Thursday, March 3, 2011

Old Age Day by Day March 3, 2011

Last night at my Spanish class I was feeling frustrated and a bit embarrassed, because I feel I should be further along than I am. I don't study much in between classes, and I probably should get the Rosetta Stone Spanish, because when I saw it on my daughter's computer, I realized how visual I am. I don't think I retain enough aurally. So, though some of my slowness might be aging, it is also lack of effort and unwillingness to put the money down where it might do the most good.
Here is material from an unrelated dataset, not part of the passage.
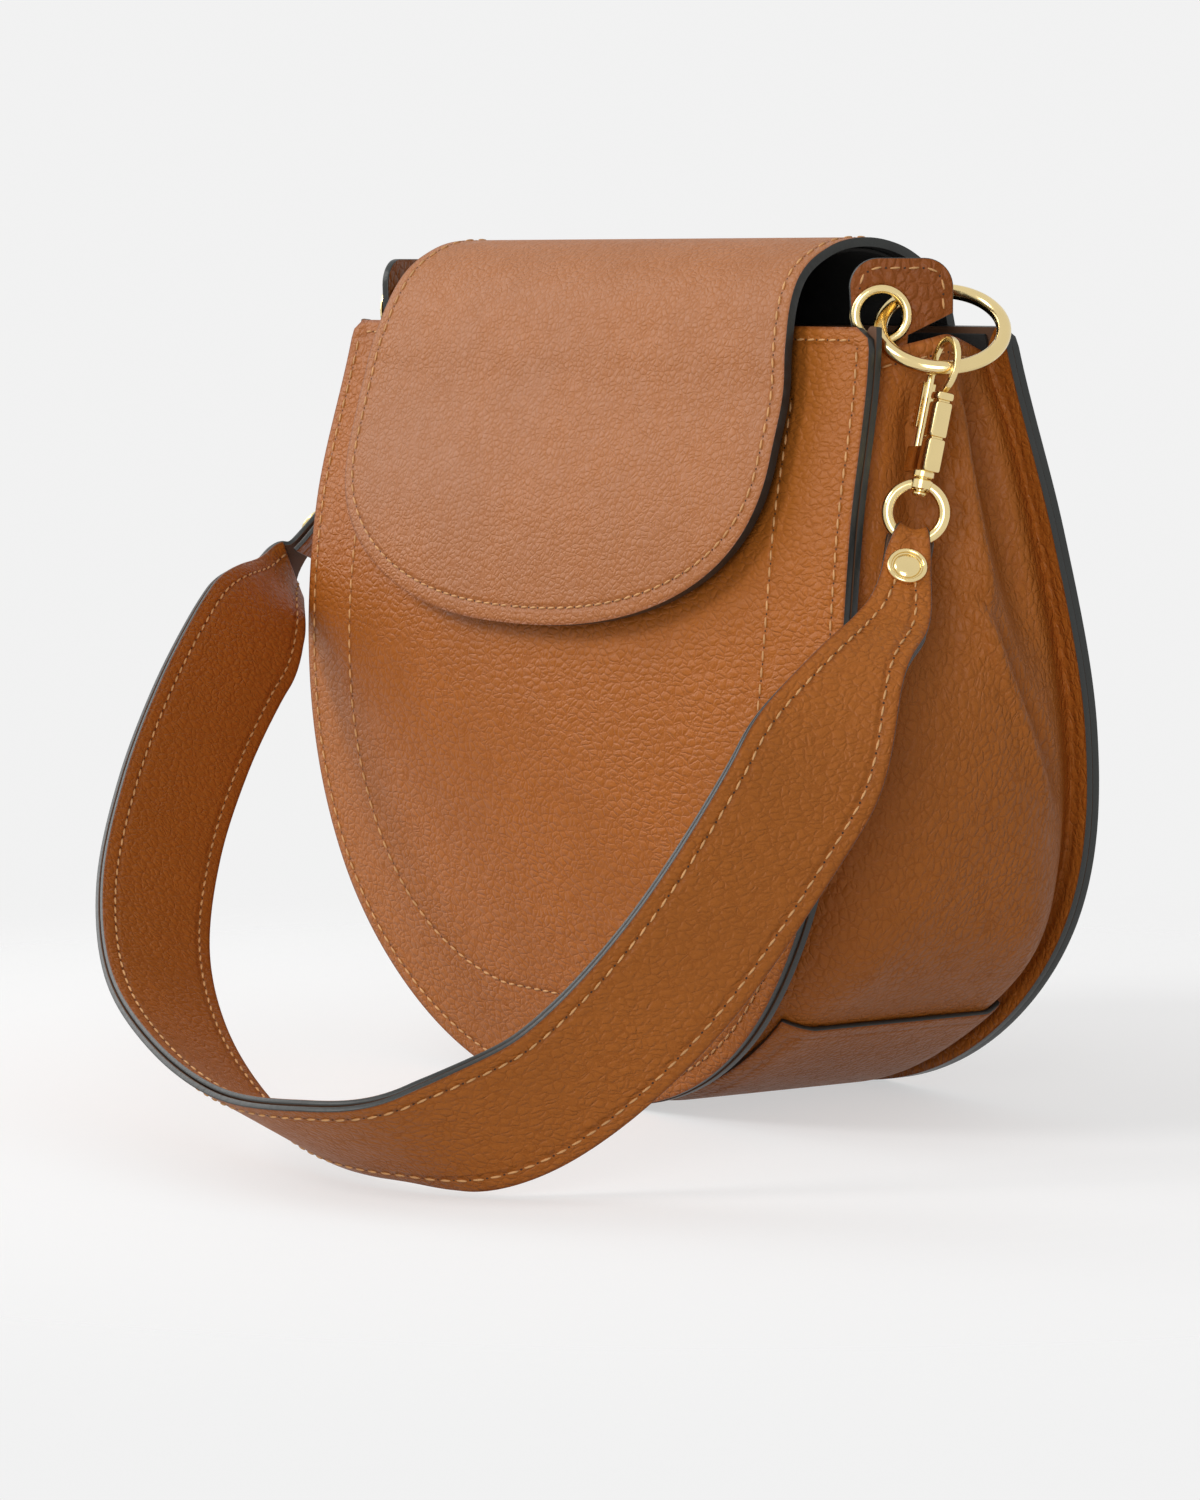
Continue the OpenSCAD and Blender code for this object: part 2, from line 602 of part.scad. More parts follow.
width_dir = [for (i = [0 : route_steps]) through(width_knots, i / route_steps)];
// Square frame at step i: along, across and outward directions
function go(i) = i == 0 ? end_dir : i == route_steps ? -mirrored_x(end_dir) : along(route, i);
function across_dir(i) = let (t = go(i), w = width_dir[i]) unit(w - (w * t) * t);
function out_dir(i) = cross(across_dir(i), go(i));
// Length from the right end, and from the nearer end
lengths = [for (i = 0, s = 0; i <= route_steps; i = i + 1,
               s = s + (i <= route_steps ? norm(route[i] - route[i - 1]) : 0)) s];
function end_distance(i) = min(lengths[i], lengths[route_steps] - lengths[i]);
// Width from the folded end over the curved shoulders to the full strap
shoulder_start = strap_w * 0.72;
shoulder_len = strap_w * 1.25;
end_swell = strap_w * 0.17;
function strap_width(d) =
    let (near = strap_end_w + end_swell * smooth(d / shoulder_start))
    lerp(near, strap_w, smooth((d - shoulder_start) / shoulder_len));
// One row of points across the strap, off from its middle line
row_shares = [-1, -0.5, 0, 0.5, 1];
function strap_row(i, off) =
    let (w = across_dir(i) * strap_width(end_distance(i)) / 2, p = route[i] + out_dir(i) * off)
    [for (s = row_shares) p + s * w];

// Rows round the eye's wire, angle a from the outward direction, and rows of the tail behind
fold_steps = 7;
fold_spread = strap_end_w / 2 / eye_r * 180 / PI;
function wrap_row(a, off) =
    [for (s = row_shares)
        let (f = s * fold_spread, ray = sin(f) * fold_across + cos(f) * fold_down)
        eye_right + eye_r * ray + (fold_r + off) * (cos(a) * fold_out - sin(a) * ray)];
function right_wrap(off) =
    [for (j = [0 : fold_steps]) wrap_row(end_swing + 180 * (1 - j / fold_steps), off)];
function left_wrap(off) =
    [for (row = reversed(right_wrap(off))) [for (p = row) mirrored_x(p)]];
tail_len = rivet_r * 2.9;
tail_steps = len([for (s = lengths) if (s < tail_len) s]);
function tail(first, step, off) =
    [for (i = [0 : tail_steps]) strap_row(first + step * i, -ply_mid - off)];
function reversed(list) = [for (i = [len(list) - 1 : -1 : 0]) list[i]];
function outer_rows(off) = concat(
    reversed(tail(0, 1, off)),
    right_wrap(off),
    [for (i = [0 : route_steps]) strap_row(i, ply_mid + off)],
    left_wrap(off),
    tail(route_steps, -1, off));

rivet_step = 1;
rivet_cap_t = rivet_r * 0.26;
post_r = rivet_r * 0.26;
// Room under the caps for the curve of the leather
cap_gap = layer_gap * 2;
function frame_angles(n) = [0, acos(n[2]), atan2(n[1], n[0])];

// Places its children at a rivet, their z axis pointing out of the strap
module at_rivet(k) {
    translate(route[k]) rotate(frame_angles(out_dir(k))) children();
}

module rivet_holes() {
    for (k = [rivet_step, route_steps - rivet_step]) at_rivet(k)
        cylinder(r = post_r + pin_gap, h = 4 * rivet_r, center = true, $fn = 32);
}

module strap_outer() {
    h = ply_t / 2;
    color(tan_leather) difference() {
        sheet(outer_rows(h), outer_rows(-h));
        rivet_holes();
    }
}

// The lining ply lies inside the outer ply and ends where the folded tails end
module strap_lining() {
    h = ply_t / 2;
    first = tail_steps + 1;
    rows = [first : route_steps - first];
    color(tan_leather) sheet([for (i = rows) strap_row(i, -ply_mid + h)],
                             [for (i = rows) strap_row(i, -ply_mid - h)]);
}

// Rivet through the folded end: domed cap outside, flat cap inside, post between
module strap_rivet(k) {
    face = ply_mid + ply_t / 2 + cap_gap;
    color(gold) at_rivet(k) rotate_extrude($fn = 48)
        polygon([[0, -face - rivet_cap_t], [rivet_r * 0.8, -face - rivet_cap_t],
                 [rivet_r * 0.8, -face], [post_r, -face],
                 [post_r, face], [rivet_r, face],
                 [rivet_r, face + rivet_cap_t * 0.6],
                 [rivet_r * 0.9, face + rivet_cap_t * 0.85],
                 [rivet_r * 0.78, face + rivet_cap_t * 0.6],
                 [rivet_r * 0.5, face + rivet_cap_t * 0.95],
                 [0, face + rivet_cap_t * 1.15]]);
}

module strap_rivet_right() { strap_rivet(rivet_step); }
module strap_rivet_left() { strap_rivet(route_steps - rivet_step); }

// Flap

// The flap's outer line from the fold at the back, over the crest, down the front:
// [y, z] built from the panels below it
fold_y = edge_back(bag_h) + 2 * layer_gap + flap_t;
flap_crest_z = bag_h + flap_rise;
function flap_front_y(z) = -edge_front(z) - flap_off - flap_t;
// Places on the arch as shares of the depth at the mouth and of the rise
arch_shares = [[1.0, 0.02], [0.97, 0.32], [0.87, 0.64], [0.70, 0.90], [0.49, 1.0],
               [0.28, 0.90], [0.10, 0.55]];
mouth_front_y = flap_front_y(bag_h);
function arch_place(share) =
    [lerp(mouth_front_y, fold_y, share[0]), bag_h + flap_rise * share[1]];
front_stops = [0.98, 0.92, 0.84, 0.77, 0.70, flap_tip_z / bag_h];
function flap_line() = concat(
    [for (s = arch_shares) arch_place(s)],
    [for (s = front_stops) [flap_front_y(s * bag_h), s * bag_h]]);
flap_steps = 30;
flap_path = [for (i = [0 : flap_steps]) through(flap_line(), i / flap_steps)];
// Half width along the flap: flares to the front, then rounds to the tip
round_z = flap_tip_z + (bag_h - flap_tip_z) * 0.58;
function flap_half(i) =
    let (z = flap_path[i][1], front = flap_path[i][0] < 0,
         flare = front ? flap_flare * smooth((flap_crest_z - z) / (flap_rise * 2)) : 0,
         w = flap_half_w + flare,
         drop = clamp01((round_z - z) / (round_z - flap_tip_z)))
    front && z < round_z
        ? w * max(pow(1 - pow(drop, 2.3), 1 / 2.3), flap_t / flap_half_w) : w;
// The flap swells with the panel below it, from the crest down
function flap_swell(share, i) =
    let (z = flap_path[i][1])
    flap_path[i][0] < 0
        ? front_belly * through(belly_shares, min(1, z / bag_h)) * (1 - share * share * 0.6)
          * smooth((flap_crest_z - z) / flap_rise) : 0;
function flap_point(i, share, depth, inset) =
    let (nrm = beside(flap_path, i), p = flap_path[i] + nrm * depth,
         x = share * max(flap_half(i) - inset, flap_t / 2))
    [x, p[0] - flap_swell(share * flap_half(i) / (flap_half_w + flap_flare), i), p[1]];
flap_cols = 10;
function flap_rows(first, last, depth, inset) =
    [for (i = [first : last]) [for (j = [0 : flap_cols])
        flap_point(i, -cos(180 * j / flap_cols), depth, inset)]];

module flap_shell() {
    color(tan_leather) sheet(flap_rows(0, flap_steps, flap_t, 0), flap_rows(0, flap_steps, 0, 0));
}

module flap_lining() {
    color(dark_lining)
        sheet(flap_rows(1, flap_steps - 1, flap_t + layer_gap + lining_t, panel_t),
              flap_rows(1, flap_steps - 1, flap_t + layer_gap, panel_t));
}

// The part of the flap that is sewn to the back panel, up to the fold
anchor_rows = 5;
anchor_gap = 2 * layer_gap;
function anchor_grid(depth) =
    [for (i = [0 : anchor_rows]) let (z = bag_h - flap_sewn * (1 - i / anchor_rows) )
        [for (j = [0 : flap_cols]) let (s = -cos(180 * j / flap_cols), x = s * flap_half_w)
            [x, back_y(x / half_w(z), z) + depth, z]]];

module flap_anchor() {
    color(tan_leather) sheet(anchor_grid(anchor_gap), anchor_grid(anchor_gap + flap_t));
}

// Magnetic stud: socket on the front panel, stud on the flap's lining
magnet_y = front_y(0, magnet_z);
magnet_slope = atan2(front_y(0, magnet_z + panel_t) - magnet_y, panel_t);

module at_magnet(off) {
    translate([0, magnet_y, magnet_z]) rotate([-magnet_slope, 0, 0])
        translate([0, -off, 0]) rotate([90, 0, 0]) children();
}

module magnet_socket() {
    color(gold) at_magnet(layer_gap) rotate_extrude($fn = 48)
        polygon([[0, 0], [magnet_r, 0], [magnet_r, magnet_t * 0.4], [magnet_r * 0.85, magnet_t * 0.6],
                 [0, magnet_t * 0.6]]);
}

module magnet_stud() {
    color(gold) at_magnet(layer_gap * 2 + magnet_t * 0.6) rotate_extrude($fn = 48)
        polygon([[0, 0], [magnet_r * 0.85, 0], [magnet_r, magnet_t * 0.3], [magnet_r, magnet_t * 0.5],
                 [0, magnet_t * 0.5]]);
}

front_panel();
back_panel();
front_lining();
back_lining();
inner_pocket();
side_gusset_right();
side_gusset_left();
base_piece();
ring_tab_right();
ring_tab_left();
eyelet_right();
eyelet_left();
eyelet_washer_right();
eyelet_washer_left();
o_ring_right();
o_ring_left();
flap_anchor();
flap_shell();
flap_lining();
magnet_socket();
magnet_stud();
hook_body_right();
hook_body_left();
hook_bolt_right();
hook_bolt_left();
swivel_eye_right();
swivel_eye_left();
strap_outer();
strap_lining();
strap_rivet_right();
strap_rivet_left();
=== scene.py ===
import math

import bmesh
import bpy
import numpy as np
from mathutils import Matrix, Vector


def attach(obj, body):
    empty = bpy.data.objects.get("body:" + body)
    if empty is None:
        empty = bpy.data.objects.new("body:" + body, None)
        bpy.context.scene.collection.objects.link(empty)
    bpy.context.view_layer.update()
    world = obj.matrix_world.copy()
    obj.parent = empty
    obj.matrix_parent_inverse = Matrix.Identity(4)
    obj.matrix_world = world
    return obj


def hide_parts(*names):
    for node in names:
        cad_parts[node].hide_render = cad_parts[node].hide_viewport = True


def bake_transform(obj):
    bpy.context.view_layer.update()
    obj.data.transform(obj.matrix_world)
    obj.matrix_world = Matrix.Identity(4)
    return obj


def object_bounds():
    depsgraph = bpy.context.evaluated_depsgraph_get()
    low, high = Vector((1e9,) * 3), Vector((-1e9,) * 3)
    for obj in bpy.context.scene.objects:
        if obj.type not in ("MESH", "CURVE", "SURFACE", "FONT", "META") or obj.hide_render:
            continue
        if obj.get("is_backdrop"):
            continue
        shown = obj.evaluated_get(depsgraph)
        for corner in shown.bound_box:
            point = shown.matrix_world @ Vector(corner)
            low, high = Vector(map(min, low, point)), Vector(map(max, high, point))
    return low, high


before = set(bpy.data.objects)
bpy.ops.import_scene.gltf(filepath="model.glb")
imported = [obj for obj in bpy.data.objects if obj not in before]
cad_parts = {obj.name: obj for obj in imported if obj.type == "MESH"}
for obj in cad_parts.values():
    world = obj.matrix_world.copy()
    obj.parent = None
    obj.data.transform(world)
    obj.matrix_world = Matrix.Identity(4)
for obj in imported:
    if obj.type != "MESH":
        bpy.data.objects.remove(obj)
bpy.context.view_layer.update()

# Front and back panels
# Two firm pieces of pebbled leather cut to one saddle outline, about 2 mm thick, cut edges painted dark.
# Each is sewn 4.6 mm from its edge to the gusset's flange behind it. Lengths here are in millimetres.
bag_h, waist_z, waist_half, mouth_half = 212.0, 140.0, 131.5, 125.5
front_reach, back_reach, front_swell, back_swell, mouth_corner = 50, 45, 9, 6, 5
panel_t, seam_in = 2.0, 4.6
leather_brown = (0.42, 0.126, 0.016)
# leather_deep is the darker tone used for painted shade in creases and stitch dents, and for the cut edge's
# margin.
leather_deep = (0.235, 0.058, 0.006)


def smooth(t):
    t = np.clip(t, 0, 1)
    return t * t * (3 - 2 * t)


def through(knots, t):
    """Smooth curve through equally spaced values or points, t from 0 to 1."""
    v = np.asarray(knots, float)
    n = len(v) - 1
    s = np.clip(np.asarray(t, float), 0, 1) * n
    i = np.minimum(n - 1, np.floor(s).astype(int))
    f = (s - i).reshape(s.shape + (1,) * (v.ndim - 1))
    a, b, c, d = v[np.maximum(i - 1, 0)], v[i], v[i + 1], v[np.minimum(i + 2, n)]
    return b + (c - a) * f / 2 + (2 * a - 5 * b + 4 * c - d) * f**2 / 2 + (3 * b - a - 3 * c + d) * f**3 / 2


def unit(v):
    v = np.asarray(v, float)
    return v / np.maximum(np.linalg.norm(v, axis=-1, keepdims=True), 1e-9)


def half_width(z):
    """Half width of both panels at height z."""
    z = np.asarray(z, float)
    sunk = waist_z + bag_h * 0.006
    low = waist_half * np.maximum(0, 1 - (np.abs(waist_z - z) / sunk)**2.3)**(1 / 2.3)
    high = waist_half - (waist_half - mouth_half) * np.maximum(0, (z - waist_z) / (bag_h - waist_z))**1.8
    return np.where(z < waist_z, low, high)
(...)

I know I used a lot of "Should"s in the previous rant, and there is no should. Nobody is pushing me, or pressuring me, and I have no travel plans to a Spanish speaking country. So the standard by which I'm measuring myself is my own. This is a pattern that I recognize with studying languages. Throughout my life, I have been unwilling to study really hard, and go the lab, listen to the tapes enough to really master the language. The one chance I had for immersion was living in a foreign country for two years, but everyone spoke English to me, even my husband, who by simply speaking his language when with me, could have allowed me to be proficient. I did not take advantage of my opportunity .

Now it may be that I'm having one of those irresistible impulses to put myself down. It happens. The voice of my long dead parents pop up and act disappointed in me. I begin comparing myself to others and find myself wanting. I have all the bad habits at my fingertips when I feel like being miserable.

Or it could be, if I examine the situation carefully, that there is an adjustment I could make that would facilitate the learning process, and I am blocking it. Hummmm. A change in my schedule next week, allowing for some new effort, a baby one, would not be too hard, now would it?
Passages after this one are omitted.